In June, Saunders presented his concept for an unusual telescope well matched for Dome C’s conditions at the SPIE conference in Glasgow. Saunders estimates his design would cost about a fifth as much as one of the planned ELTs, with mirrors 30m to 100m across and costs starting at $700 million. For comparison, the Hubble Space Telescope cost about $2.2 billion at launch.

“With this simple telescope you could do the exquisite imaging that the ELTs plan to do, at a fraction of their cost,” Saunders explained. “But, unlike them, this telescope would also be a great survey instrument, able to map the whole sky with Hubble-like clarity.”

The Antarctic plateau may soon become astronomy’s ice field of dreams.

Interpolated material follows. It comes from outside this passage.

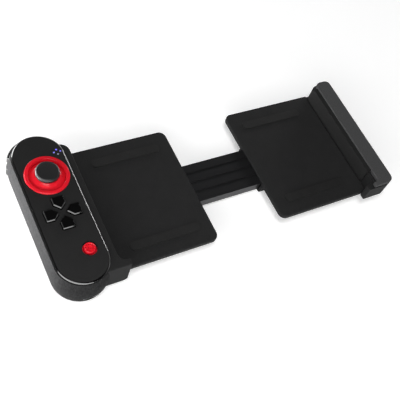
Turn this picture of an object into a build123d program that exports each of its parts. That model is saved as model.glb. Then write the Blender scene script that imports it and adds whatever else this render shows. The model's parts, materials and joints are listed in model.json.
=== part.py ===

16m Antarctic telescope concept
Will Saunders of the Anglo-Australian Observatory imagines a relatively simple 16m telescope at Dome C. A nearly flat, steerable reflector (right) receives light from the sky and directs it onto the primary mirror (left). The primary mirror focuses light onto a prime-focus unit halfway between the two mirrors. This unit could be a camera, a device that holds optical fibers for capturing the light, or a secondary mirror reflecting light through the primary’s central hole.